A British baroness, for example, accused us of racing to the site of the disaster to harvest human organs. (You don’t need to have studied much history for the term “blood libel” to spring to mind.) Any positive PR from our efforts in Haiti was drowned out in the tidal wave created by the flotilla affair at the end of May. Nine Turkish citizens were killed when navy commandos intercepted the Mavi Marmara, trying to break the naval blockade on Gaza.

So many commissions of inquiry followed – despite Israel’s release of footage showing the soldiers being attacked as they boarded by the ostensible peace activists – that it became clear that Goldstone isn’t the only one who wants us permanently labeled as the problem child. Still, the world might notice that Iran is Turkey’s new best friend.

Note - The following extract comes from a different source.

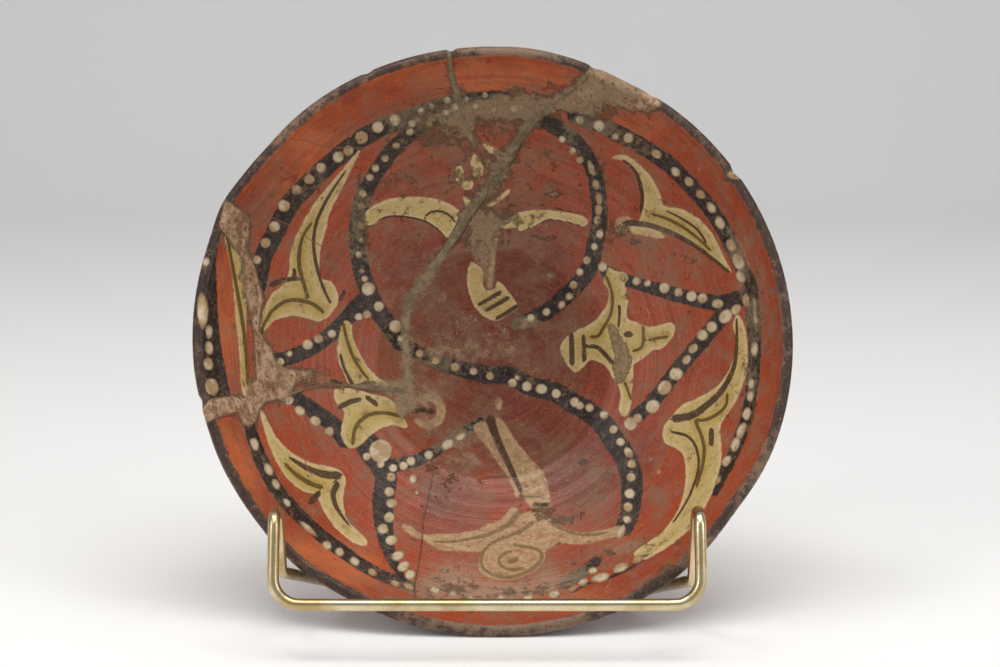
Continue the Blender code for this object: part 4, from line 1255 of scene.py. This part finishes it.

We already had a bad name when Mossad agents, using non-Israeli passports, were widely believed to be behind the assassination of Mahmoud al-Mabhouh in Dubai. Assuming it was an Israeli operation (and, in effect, one which achieved its aim of getting rid of a terrorist mastermind), the rest of the civilized world could have been a little more supportive. The operation restored deterrence, which is a good thing for any country involved in the war on terror. The deterrent factor, however, was seriously undermined when, instead of quietly protesting through diplomatic channels, countries like Ireland, New Zealand and the UK expelled Israeli officials – even without being able to prove just who did hang that “Do not disturb” sign on the hotel door.

ALTOGETHER, IT was a year in which everyone wanted to tell Israel what it could do and where.

Prime Minister Binyamin Netanyahu declared a construction freeze in Judea and Samaria and called, several times, for “proximity talks” and a two-state solution. But he was seriously scolded by US Secretary of State Hillary Clinton and President Barack Obama for the announcement by an Interior Ministry committee, during Joe Biden’s visit, of approval to build homes in Jerusalem’s Ramat Shlomo neighborhood.

The Palestinian Authority, at the same time, decided the best thing to do would be sit back and watch.

Well, not all the PA was content to be spectators.

Prime Minister Salam Fayyad, considered by many as the Palestinians’ great hope, joined in the jeering crowd and had his photo taken throwing Israeli produce into a bonfire. Very educational.

Meantime, Iran, the neighborhood thug, hovered just outside the school gates and provided the school bullies with smuggled weapons.

Again the world warned Israel about fighting back.

There was also trouble at home. A small number of ultra-Orthodox zealots continued to teach us about intolerance in the name of religion. And the decision to expel several hundred illegal foreign workers drew fire.

There was ugly politics (even within the army, it seems) and some shocking crimes.

But it wasn’t all bad.

The economy remained strong and Israel was accepted into the prestigious OECD. Israeli Ada Yonath won a Nobel Prize (for past achievements, not simply for showing promise like Obama).

It was a record year for tourism, and some big-name artists including Leonard Cohen and Elton John refused to give in to the boycott calls.

Israel discovered gas off the northern coast while dedicated environmentalists managed to torpedo plans that would have spoiled the Palmahim beach in the South. A desalination plant was inaugurated – a particular blessing in yet another drought year.

The Holyland real-estate scandal cast a shadow as ugly as the Jerusalem housing complex, but it seems that local planning authorities learned an important lesson from it.

We had successes in sports, the arts and the sciences. And Masada didn’t fall: It was the stage for a spectacular production of Nabucco. Thousands visited the revamped Israel Museum – not because they were bused there on school trips, but because they wanted to see it.

It seems other countries could look and learn, after all.

Israelis continued to be united in our desire to see the return of abducted soldier Gilad Schalit, even if we bickered over the price being demanded by Hamas. Political activists did not (yet) manage to hijack the campaign for their own purposes. And I continue to pray for closure for the families of all the MIAs.

Making an educated guess, I’d say this year, too, will bring good memories mixed in with harder ones. May we learn from the mistakes of others.

The writer is the editor of The International Jerusalem Post.